§ STATED PROBLEM
Render every entry exactly as it appears.
***** RECORDED INFORMATION *****
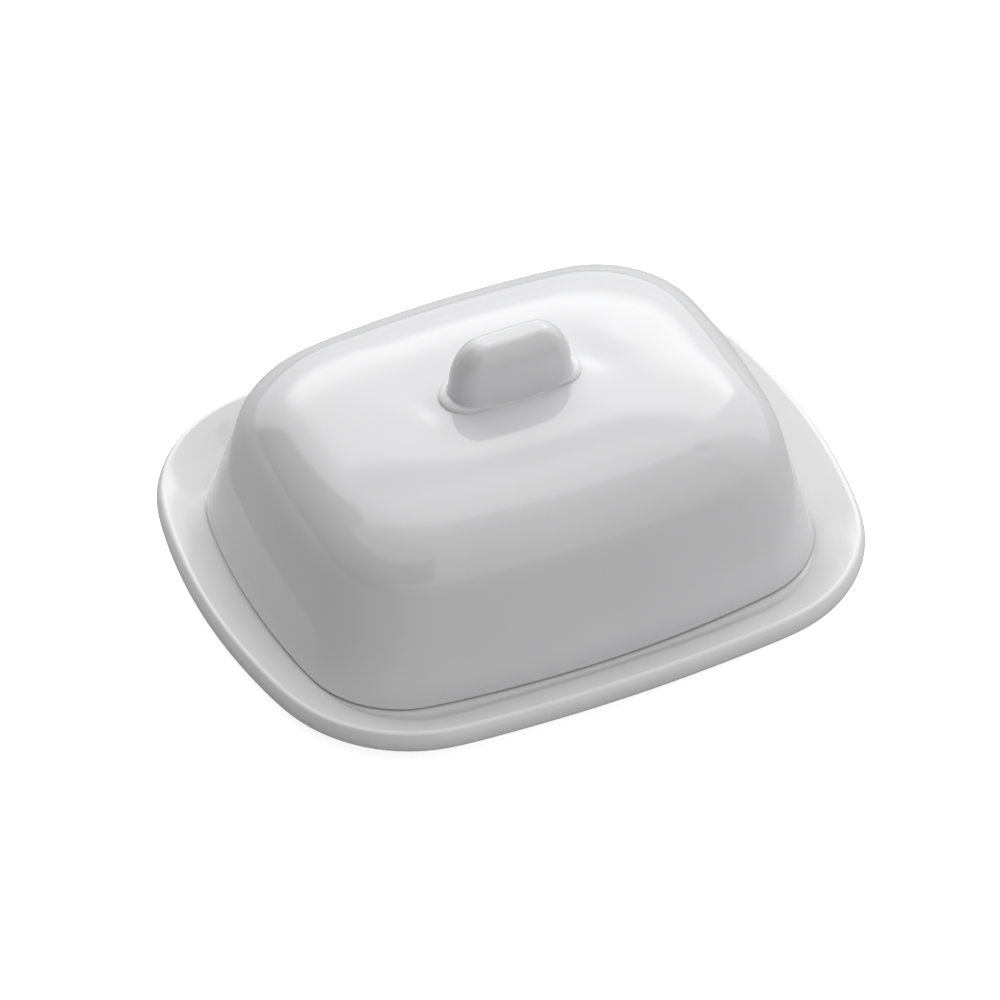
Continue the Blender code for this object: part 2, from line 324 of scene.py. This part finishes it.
def dish_section():
    """Insets and heights from the recessed base, round the foot ring and the rim, and down to the floor."""
    foot_inner = FOOT_INSET + FOOT_WIDTH
    underside = [
        (foot_inner + 0.0060, BASE_RECESS),
        (foot_inner + 0.0045, BASE_RECESS),
        (foot_inner + 0.0022, BASE_RECESS - 0.0006),
        (foot_inner + 0.0007, 0.0007),
        (foot_inner, 0.0),
        (FOOT_INSET, 0.0),
        (FOOT_INSET - 0.0008, 0.0007),
        (FOOT_INSET - 0.0022, 0.0022),
        (FOOT_INSET - 0.0048, 0.0031),
        (0.0118, 0.0040),
        (0.0068, 0.0051),
    ]
    rim = []
    bulge = (RIM_RADIUS, RIM_CENTRE_HEIGHT)
    turn = math.degrees(math.acos((RIM_RADIUS - CREST_INSET) / (RIM_RADIUS - CREST_RADIUS)))
    sweep(rim, bulge, RIM_RADIUS, RIM_UNDERSIDE_ANGLE, turn, 34)
    crest_height = RIM_CENTRE_HEIGHT + (RIM_RADIUS - CREST_RADIUS) * math.sin(math.radians(turn))
    sweep(rim, (CREST_INSET, crest_height), CREST_RADIUS, turn, 90.0 + LEDGE_SLOPES[0], 12)
    start, end = np.radians(LEDGE_SLOPES)
    radius = LEDGE_BEND_WIDTH / (math.sin(end) - math.sin(start))
    centre = rim[-1][0] - radius * math.sin(start), rim[-1][1] - radius * math.cos(start)
    sweep(rim, centre, radius, 90.0 + LEDGE_SLOPES[0], 90.0 + LEDGE_SLOPES[1], 12)
    drop = rim[-1][1] - FLOOR_HEIGHT - FLOOR_FILLET * (1.0 - math.cos(end))
    fillet_end = rim[-1][0] + drop / math.tan(end) + FLOOR_FILLET * math.sin(end)
    fillet = []
    for angle in np.linspace(end, 0.0, 12):
        inset = fillet_end - FLOOR_FILLET * math.sin(angle)
        fillet.append((inset, FLOOR_HEIGHT + FLOOR_FILLET * (1.0 - math.cos(angle))))
    floor = [fillet[-1], (fillet_end + 0.006, FLOOR_HEIGHT)]
    return refine(underside, 0.0007) + refine(rim + fillet, 0.0003) + refine(floor, 0.001)[1:]


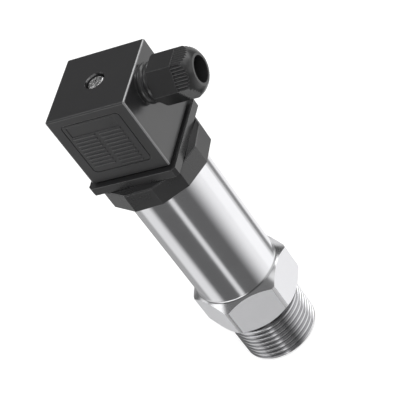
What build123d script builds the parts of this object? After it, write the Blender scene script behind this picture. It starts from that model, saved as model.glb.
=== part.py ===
from build123d import *
import math
import os

# A pressure transmitter with a threaded steel fitting, a steel tube and a square plug with a cable gland.
# Sizes are in millimetres. Z runs up the tube's axis, and z = 0 is the end face of the process thread.
# The cable gland points along +X, and the plug's ribbed face looks along -Y.

# Clearances
seat_gap = 0.05          # pieces pushed or moulded together
slip_gap = 0.15          # pieces that slide apart
thread_gap = 0.1         # plain stand-in threads that turn in each other
pin_gap = 0.75           # round the cell's pins
overrun = 1.0            # a cutting shape reaches this far past what it cuts

# Process fitting, one turned piece
thread_d = 27.0
thread_pitch = 2.0
thread_len = 19.4
thread_depth_share = 0.6134  # depth of a metric thread's groove, as a share of its pitch
undercut_len = 2.1
undercut_extra = 0.2     # how far the undercut lies below the thread's root
hex_af = 31.0
hex_h = 15.0
hex_face_inset = 0.1     # the sealing face ends this far inside the hexagon's sides
hex_corner_cut = 0.4     # how far the hexagon's corners are turned down
hex_turn = 26.4          # angle of one corner from +X
cone_step = 0.2          # the cone on top of the hexagon runs in to this far outside the tube
foot_fillet_r = 1.45     # hollow curve from the cone up to the tube's surface
port_d = 6.0
port_len = 25.4
spigot_above_clamp = 1.4     # the fitting's spigot goes up into the tube and ends above the clamp ring

# Tube
tube_d = 29.4
tube_wall = 1.4
tube_len = 51.8

# Pressure cell
cell_d = 19.0
cell_h = 9.0
cell_step_d = 16.4
cell_step_h = 2.2
cell_oring_cord = 2.0
cell_oring_mid_d = 15.4
oring_squeeze = 0.2
clamp_lip = 1.0          # how far the clamp ring reaches past the cell
clamp_h = 3.4
clamp_hole_d = 13.0
clamp_slot_w = 2.0
clamp_slot_depth = 1.2
clamp_thread_below = 1.2
cell_pin_d = 0.5
cell_pin_count = 5
cell_pin_circle_d = 6.4
cell_pin_above = 1.0

# Circuit boards
board_t = 1.6
sensor_board_gap = 0.4       # from the tube's bore
main_board_tail_gap = 0.6    # from the contacts' tails
notch_depth = 1.0            # in the sensor board's edge
chip_w, chip_h, chip_t, chip_z = 10.0, 8.0, 1.8, 12.0
driver_w, driver_h, driver_t, driver_z = 8.0, 6.0, 2.0, 24.0
capacitor_d, capacitor_h, capacitor_z = 5.0, 6.5, 26.0
inductor_w, inductor_h, inductor_t, inductor_z = 6.0, 6.0, 3.0, 9.0

# Connector base
base_step = 3.4          # how far its sides stand out from the tube
base_sides = 12
base_turn = 18.8         # angle of one corner from +X
base_body_h = 7.5
base_edge_chamfer = 0.35
shoulder_h = 0.35
shoulder_inset = 0.5     # its upper edge lies this far inside the flange's sides
flange_margin = 1.5      # how far the flange stands out from the plug
flange_h = 2.85
flange_corner = 1.1
tube_socket_depth = 1.5
base_floor_h = 6.0       # solid floor that holds the blades, measured down from the flange's upper face
base_spigot_len = 7.5
base_spigot_wall = 2.85
base_oring_cord = 1.8
base_oring_groove_w = 2.2
base_oring_below = 3.4   # groove centre below the many-sided body

# Contact blades
blade_w = 6.3
blade_t = 0.8
blade_above = 11.0       # above the flange
tail_w = 2.0
tail_past_board = 0.8
terminal_board_below = 3.3   # its upper face below the base's floor

# Screw insert and centre screw
insert_d = 5.6
insert_len = 8.0
insert_groove_w = 1.0
insert_groove_depth = 0.4
insert_boss_wall = 1.5
screw_d = 3.0
screw_in_insert = 6.0
screw_head_d = 5.8
screw_head_h = 2.0
screw_head_round = 0.8
screw_slot_w = 0.7
screw_slot_len = 3.6
screw_slot_depth = 1.0
screw_seal_d = 6.2
screw_seal_t = 0.6

# Gasket between the flange and the plug
gasket_inset = 0.375     # from the plug's sides
gasket_t = 0.8
gasket_corner_r = 1.5
gasket_slot_gap = 0.4

# Plug housing
plug_w = 27.9            # along X
plug_d = 27.55           # along Y
plug_h = 27.0
plug_wall = 1.6
plug_roof = 1.8
plug_edge_r = 0.6
plug_top_r = 0.6
boss_wall = 1.25
recess_d = 6.8
recess_depth = 3.2
gland_z_below_top = 6.35

# Ribbed front of the plug
frame_w = 20.7
frame_low = 3.75         # its lower line above the plug's lower edge
frame_high = 24.2
frame_corner_r = 1.6
frame_line = 0.4
frame_depth = 0.25
window_left = -8.9
window_right = 7.8
window_low = 19.1
window_high = 23.1
window_depth = 0.2
rib_pitch = 1.48
rib_top = 18.3           # height of the highest rib above the plug's lower edge
rib_w = 0.7
rib_proud = 0.32
rib_columns = [(-9.0, -1.4, 9), (0.1, 7.7, 10)]   # from x, to x, how many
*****
§ EXERCISE OUTPUT
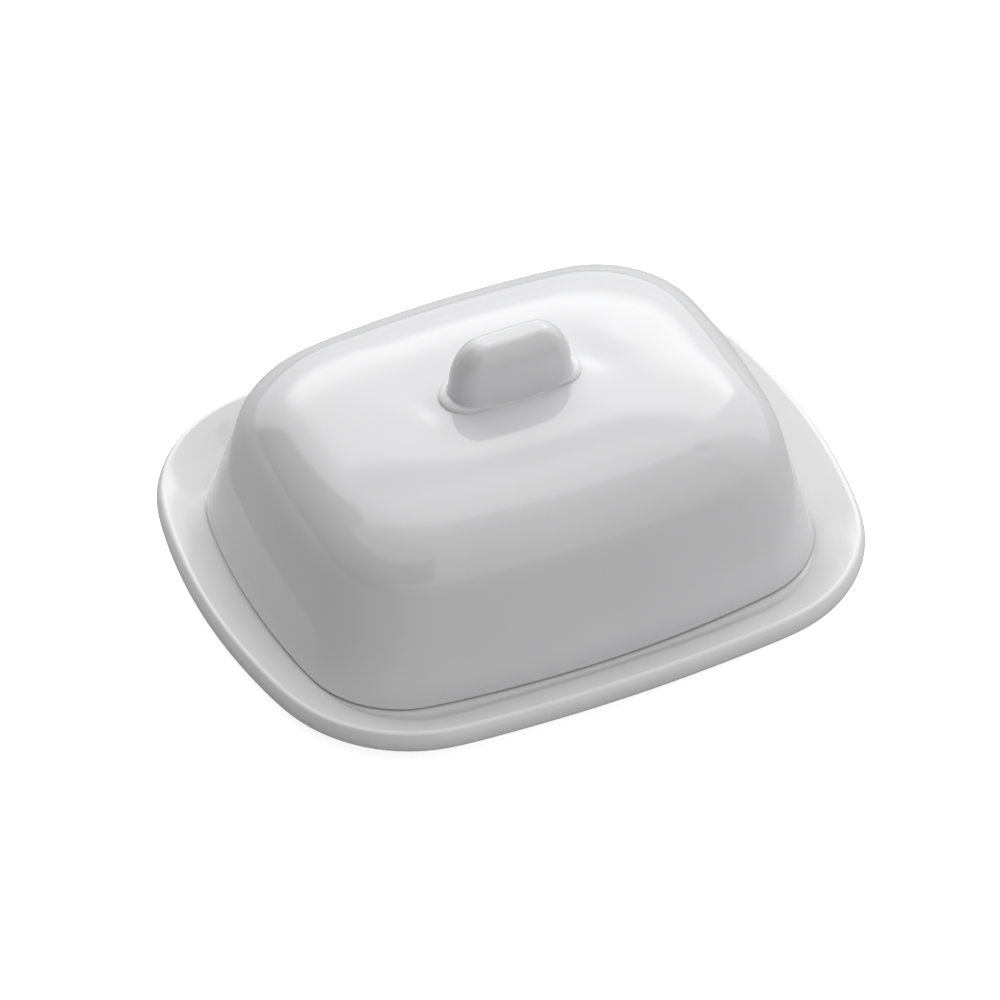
Continue the Blender code for this object: part 2, from line 324 of scene.py. This part finishes it.
def dish_section():
    """Insets and heights from the recessed base, round the foot ring and the rim, and down to the floor."""
    foot_inner = FOOT_INSET + FOOT_WIDTH
    underside = [
        (foot_inner + 0.0060, BASE_RECESS),
        (foot_inner + 0.0045, BASE_RECESS),
        (foot_inner + 0.0022, BASE_RECESS - 0.0006),
        (foot_inner + 0.0007, 0.0007),
        (foot_inner, 0.0),
        (FOOT_INSET, 0.0),
        (FOOT_INSET - 0.0008, 0.0007),
        (FOOT_INSET - 0.0022, 0.0022),
        (FOOT_INSET - 0.0048, 0.0031),
        (0.0118, 0.0040),
        (0.0068, 0.0051),
    ]
    rim = []
    bulge = (RIM_RADIUS, RIM_CENTRE_HEIGHT)
    turn = math.degrees(math.acos((RIM_RADIUS - CREST_INSET) / (RIM_RADIUS - CREST_RADIUS)))
    sweep(rim, bulge, RIM_RADIUS, RIM_UNDERSIDE_ANGLE, turn, 34)
    crest_height = RIM_CENTRE_HEIGHT + (RIM_RADIUS - CREST_RADIUS) * math.sin(math.radians(turn))
    sweep(rim, (CREST_INSET, crest_height), CREST_RADIUS, turn, 90.0 + LEDGE_SLOPES[0], 12)
    start, end = np.radians(LEDGE_SLOPES)
    radius = LEDGE_BEND_WIDTH / (math.sin(end) - math.sin(start))
    centre = rim[-1][0] - radius * math.sin(start), rim[-1][1] - radius * math.cos(start)
    sweep(rim, centre, radius, 90.0 + LEDGE_SLOPES[0], 90.0 + LEDGE_SLOPES[1], 12)
    drop = rim[-1][1] - FLOOR_HEIGHT - FLOOR_FILLET * (1.0 - math.cos(end))
    fillet_end = rim[-1][0] + drop / math.tan(end) + FLOOR_FILLET * math.sin(end)
    fillet = []
    for angle in np.linspace(end, 0.0, 12):
        inset = fillet_end - FLOOR_FILLET * math.sin(angle)
        fillet.append((inset, FLOOR_HEIGHT + FLOOR_FILLET * (1.0 - math.cos(angle))))
    floor = [fillet[-1], (fillet_end + 0.006, FLOOR_HEIGHT)]
    return refine(underside, 0.0007) + refine(rim + fillet, 0.0003) + refine(floor, 0.001)[1:]


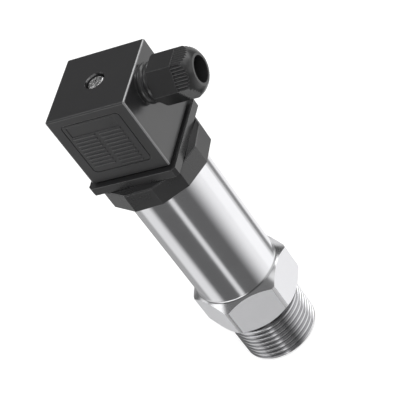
What build123d script builds the parts of this object? After it, write the Blender scene script behind this picture. It starts from that model, saved as model.glb.
=== part.py ===
from build123d import *
import math
import os

# A pressure transmitter with a threaded steel fitting, a steel tube and a square plug with a cable gland.
# Sizes are in millimetres. Z runs up the tube's axis, and z = 0 is the end face of the process thread.
# The cable gland points along +X, and the plug's ribbed face looks along -Y.

# Clearances
seat_gap = 0.05          # pieces pushed or moulded together
slip_gap = 0.15          # pieces that slide apart
thread_gap = 0.1         # plain stand-in threads that turn in each other
pin_gap = 0.75           # round the cell's pins
overrun = 1.0            # a cutting shape reaches this far past what it cuts

# Process fitting, one turned piece
thread_d = 27.0
thread_pitch = 2.0
thread_len = 19.4
thread_depth_share = 0.6134  # depth of a metric thread's groove, as a share of its pitch
undercut_len = 2.1
undercut_extra = 0.2     # how far the undercut lies below the thread's root
hex_af = 31.0
hex_h = 15.0
hex_face_inset = 0.1     # the sealing face ends this far inside the hexagon's sides
hex_corner_cut = 0.4     # how far the hexagon's corners are turned down
hex_turn = 26.4          # angle of one corner from +X
cone_step = 0.2          # the cone on top of the hexagon runs in to this far outside the tube
foot_fillet_r = 1.45     # hollow curve from the cone up to the tube's surface
port_d = 6.0
port_len = 25.4
spigot_above_clamp = 1.4     # the fitting's spigot goes up into the tube and ends above the clamp ring

# Tube
tube_d = 29.4
tube_wall = 1.4
tube_len = 51.8

# Pressure cell
cell_d = 19.0
cell_h = 9.0
cell_step_d = 16.4
cell_step_h = 2.2
cell_oring_cord = 2.0
cell_oring_mid_d = 15.4
oring_squeeze = 0.2
clamp_lip = 1.0          # how far the clamp ring reaches past the cell
clamp_h = 3.4
clamp_hole_d = 13.0
clamp_slot_w = 2.0
clamp_slot_depth = 1.2
clamp_thread_below = 1.2
cell_pin_d = 0.5
cell_pin_count = 5
cell_pin_circle_d = 6.4
cell_pin_above = 1.0

# Circuit boards
board_t = 1.6
sensor_board_gap = 0.4       # from the tube's bore
main_board_tail_gap = 0.6    # from the contacts' tails
notch_depth = 1.0            # in the sensor board's edge
chip_w, chip_h, chip_t, chip_z = 10.0, 8.0, 1.8, 12.0
driver_w, driver_h, driver_t, driver_z = 8.0, 6.0, 2.0, 24.0
capacitor_d, capacitor_h, capacitor_z = 5.0, 6.5, 26.0
inductor_w, inductor_h, inductor_t, inductor_z = 6.0, 6.0, 3.0, 9.0

# Connector base
base_step = 3.4          # how far its sides stand out from the tube
base_sides = 12
base_turn = 18.8         # angle of one corner from +X
base_body_h = 7.5
base_edge_chamfer = 0.35
shoulder_h = 0.35
shoulder_inset = 0.5     # its upper edge lies this far inside the flange's sides
flange_margin = 1.5      # how far the flange stands out from the plug
flange_h = 2.85
flange_corner = 1.1
tube_socket_depth = 1.5
base_floor_h = 6.0       # solid floor that holds the blades, measured down from the flange's upper face
base_spigot_len = 7.5
base_spigot_wall = 2.85
base_oring_cord = 1.8
base_oring_groove_w = 2.2
base_oring_below = 3.4   # groove centre below the many-sided body

# Contact blades
blade_w = 6.3
blade_t = 0.8
blade_above = 11.0       # above the flange
tail_w = 2.0
tail_past_board = 0.8
terminal_board_below = 3.3   # its upper face below the base's floor

# Screw insert and centre screw
insert_d = 5.6
insert_len = 8.0
insert_groove_w = 1.0
insert_groove_depth = 0.4
insert_boss_wall = 1.5
screw_d = 3.0
screw_in_insert = 6.0
screw_head_d = 5.8
screw_head_h = 2.0
screw_head_round = 0.8
screw_slot_w = 0.7
screw_slot_len = 3.6
screw_slot_depth = 1.0
screw_seal_d = 6.2
screw_seal_t = 0.6

# Gasket between the flange and the plug
gasket_inset = 0.375     # from the plug's sides
gasket_t = 0.8
gasket_corner_r = 1.5
gasket_slot_gap = 0.4

# Plug housing
plug_w = 27.9            # along X
plug_d = 27.55           # along Y
plug_h = 27.0
plug_wall = 1.6
plug_roof = 1.8
plug_edge_r = 0.6
plug_top_r = 0.6
boss_wall = 1.25
recess_d = 6.8
recess_depth = 3.2
gland_z_below_top = 6.35

# Ribbed front of the plug
frame_w = 20.7
frame_low = 3.75         # its lower line above the plug's lower edge
frame_high = 24.2
frame_corner_r = 1.6
frame_line = 0.4
frame_depth = 0.25
window_left = -8.9
window_right = 7.8
window_low = 19.1
window_high = 23.1
window_depth = 0.2
rib_pitch = 1.48
rib_top = 18.3           # height of the highest rib above the plug's lower edge
rib_w = 0.7
rib_proud = 0.32
rib_columns = [(-9.0, -1.4, 9), (0.1, 7.7, 10)]   # from x, to x, how many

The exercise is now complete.